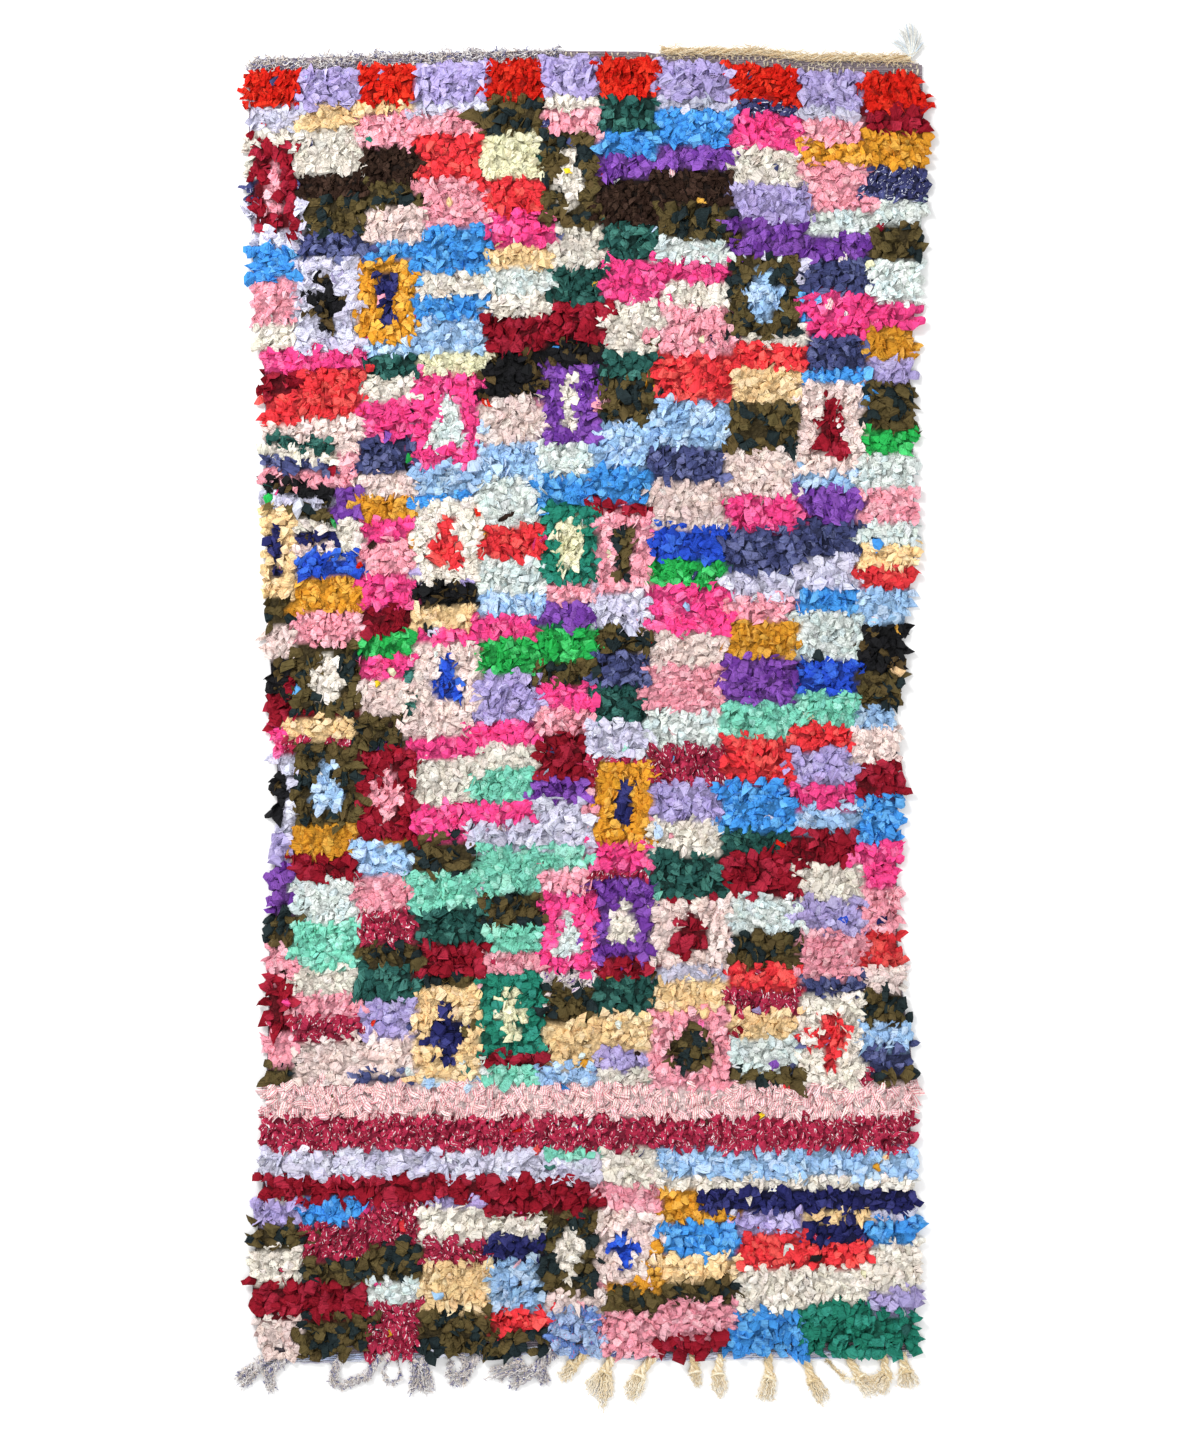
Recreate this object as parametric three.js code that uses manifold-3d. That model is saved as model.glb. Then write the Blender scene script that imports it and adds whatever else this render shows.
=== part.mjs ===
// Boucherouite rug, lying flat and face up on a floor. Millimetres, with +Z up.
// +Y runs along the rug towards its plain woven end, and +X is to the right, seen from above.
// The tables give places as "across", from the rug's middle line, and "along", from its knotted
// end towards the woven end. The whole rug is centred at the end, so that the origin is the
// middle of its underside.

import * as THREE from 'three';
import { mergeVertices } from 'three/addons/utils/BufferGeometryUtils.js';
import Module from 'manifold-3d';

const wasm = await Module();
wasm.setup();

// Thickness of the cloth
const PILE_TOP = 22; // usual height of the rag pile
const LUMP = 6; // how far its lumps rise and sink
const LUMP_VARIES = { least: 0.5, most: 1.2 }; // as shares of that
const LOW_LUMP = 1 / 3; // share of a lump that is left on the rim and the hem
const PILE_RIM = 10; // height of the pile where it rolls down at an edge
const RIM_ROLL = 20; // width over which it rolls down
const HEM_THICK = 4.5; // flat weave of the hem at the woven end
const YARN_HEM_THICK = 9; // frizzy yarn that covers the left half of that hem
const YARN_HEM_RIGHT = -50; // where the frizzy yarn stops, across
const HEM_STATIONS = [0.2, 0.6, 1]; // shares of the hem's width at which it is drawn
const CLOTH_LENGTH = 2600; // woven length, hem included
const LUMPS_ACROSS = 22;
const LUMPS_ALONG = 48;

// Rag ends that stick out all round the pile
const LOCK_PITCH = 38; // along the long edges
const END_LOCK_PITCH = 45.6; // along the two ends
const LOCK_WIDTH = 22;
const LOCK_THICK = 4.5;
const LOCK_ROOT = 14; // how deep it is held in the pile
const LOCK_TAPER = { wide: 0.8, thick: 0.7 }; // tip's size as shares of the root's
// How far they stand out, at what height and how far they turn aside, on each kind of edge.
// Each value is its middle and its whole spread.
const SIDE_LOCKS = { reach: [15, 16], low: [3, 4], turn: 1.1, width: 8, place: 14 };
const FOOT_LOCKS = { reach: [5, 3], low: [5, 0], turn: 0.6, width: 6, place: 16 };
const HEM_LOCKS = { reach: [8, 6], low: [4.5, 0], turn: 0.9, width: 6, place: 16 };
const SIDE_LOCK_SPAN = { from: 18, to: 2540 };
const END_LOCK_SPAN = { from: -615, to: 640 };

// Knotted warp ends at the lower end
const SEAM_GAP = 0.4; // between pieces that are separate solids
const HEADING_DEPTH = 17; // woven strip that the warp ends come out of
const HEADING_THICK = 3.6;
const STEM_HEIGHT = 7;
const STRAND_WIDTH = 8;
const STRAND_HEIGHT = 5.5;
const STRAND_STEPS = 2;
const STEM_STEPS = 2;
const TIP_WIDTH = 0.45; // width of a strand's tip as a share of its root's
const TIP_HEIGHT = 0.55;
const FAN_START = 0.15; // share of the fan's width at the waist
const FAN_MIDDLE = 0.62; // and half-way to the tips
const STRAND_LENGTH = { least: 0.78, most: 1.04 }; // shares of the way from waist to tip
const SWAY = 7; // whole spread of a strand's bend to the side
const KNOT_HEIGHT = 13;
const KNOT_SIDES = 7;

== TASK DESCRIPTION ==
Your output must be the lines of the material above, from the first through the line that contains "const LUMPS_ALONG = 48;", copied exactly. Include both endpoints and nothing else.

== SOLUTION ==
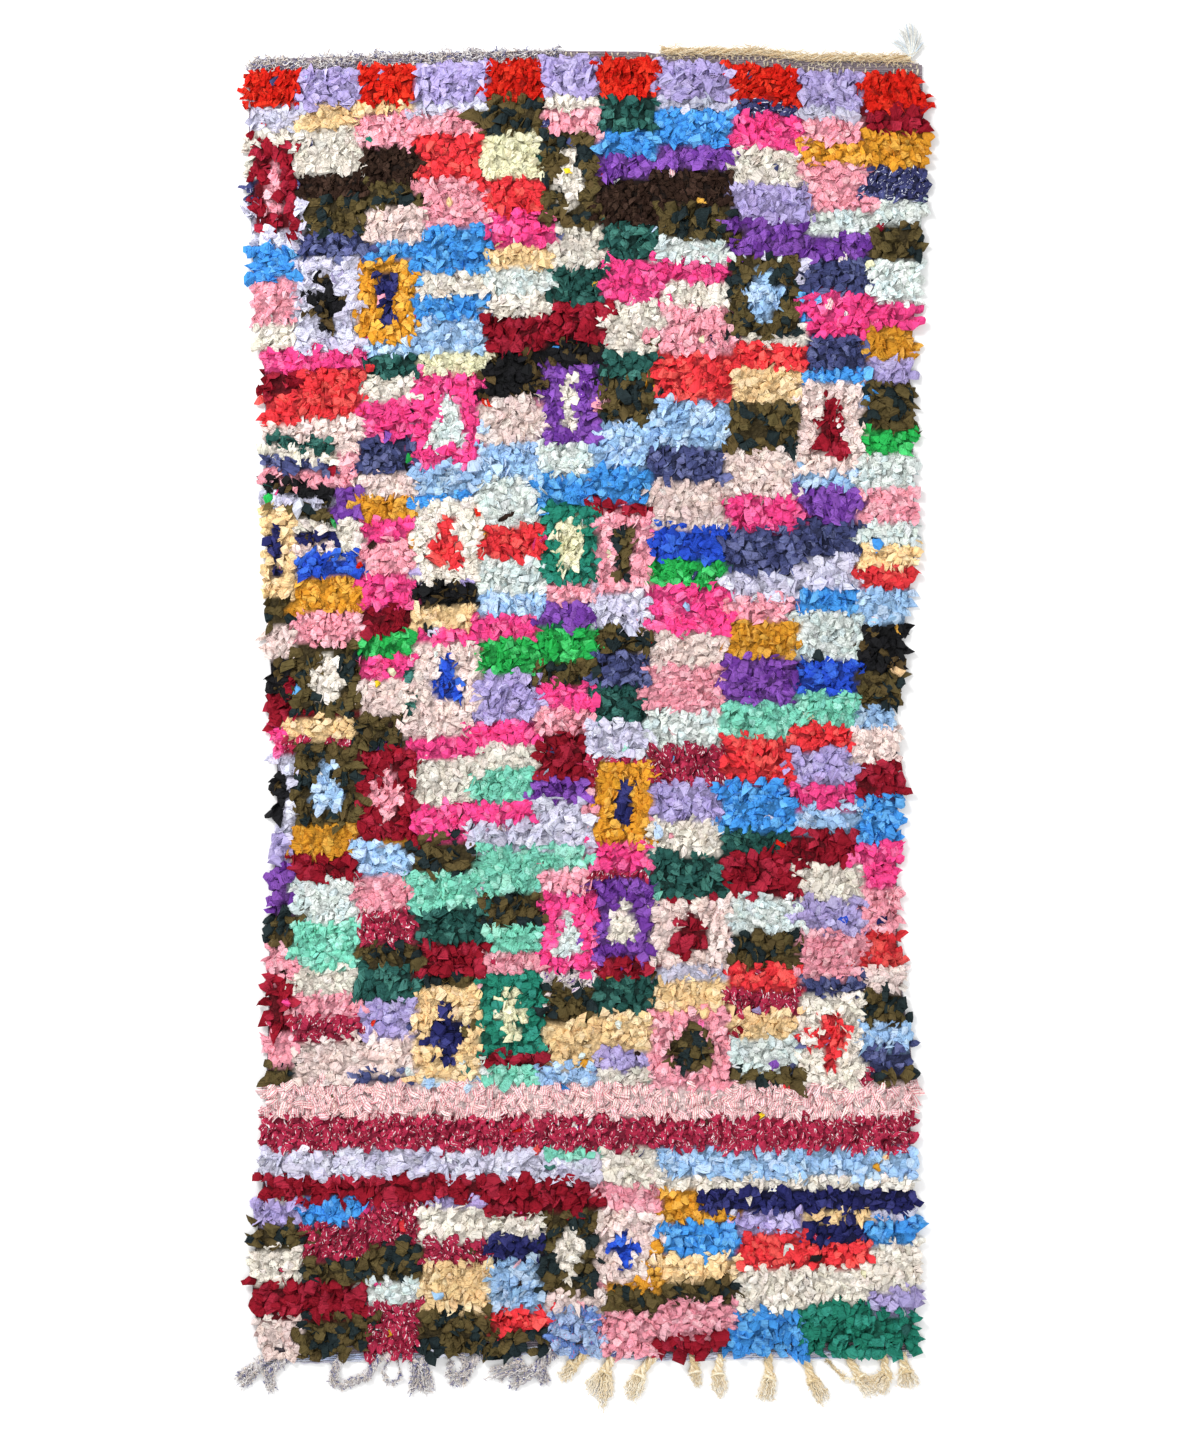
Recreate this object as parametric three.js code that uses manifold-3d. That model is saved as model.glb. Then write the Blender scene script that imports it and adds whatever else this render shows.
=== part.mjs ===
// Boucherouite rug, lying flat and face up on a floor. Millimetres, with +Z up.
// +Y runs along the rug towards its plain woven end, and +X is to the right, seen from above.
// The tables give places as "across", from the rug's middle line, and "along", from its knotted
// end towards the woven end. The whole rug is centred at the end, so that the origin is the
// middle of its underside.

import * as THREE from 'three';
import { mergeVertices } from 'three/addons/utils/BufferGeometryUtils.js';
import Module from 'manifold-3d';

const wasm = await Module();
wasm.setup();

// Thickness of the cloth
const PILE_TOP = 22; // usual height of the rag pile
const LUMP = 6; // how far its lumps rise and sink
const LUMP_VARIES = { least: 0.5, most: 1.2 }; // as shares of that
const LOW_LUMP = 1 / 3; // share of a lump that is left on the rim and the hem
const PILE_RIM = 10; // height of the pile where it rolls down at an edge
const RIM_ROLL = 20; // width over which it rolls down
const HEM_THICK = 4.5; // flat weave of the hem at the woven end
const YARN_HEM_THICK = 9; // frizzy yarn that covers the left half of that hem
const YARN_HEM_RIGHT = -50; // where the frizzy yarn stops, across
const HEM_STATIONS = [0.2, 0.6, 1]; // shares of the hem's width at which it is drawn
const CLOTH_LENGTH = 2600; // woven length, hem included
const LUMPS_ACROSS = 22;
const LUMPS_ALONG = 48;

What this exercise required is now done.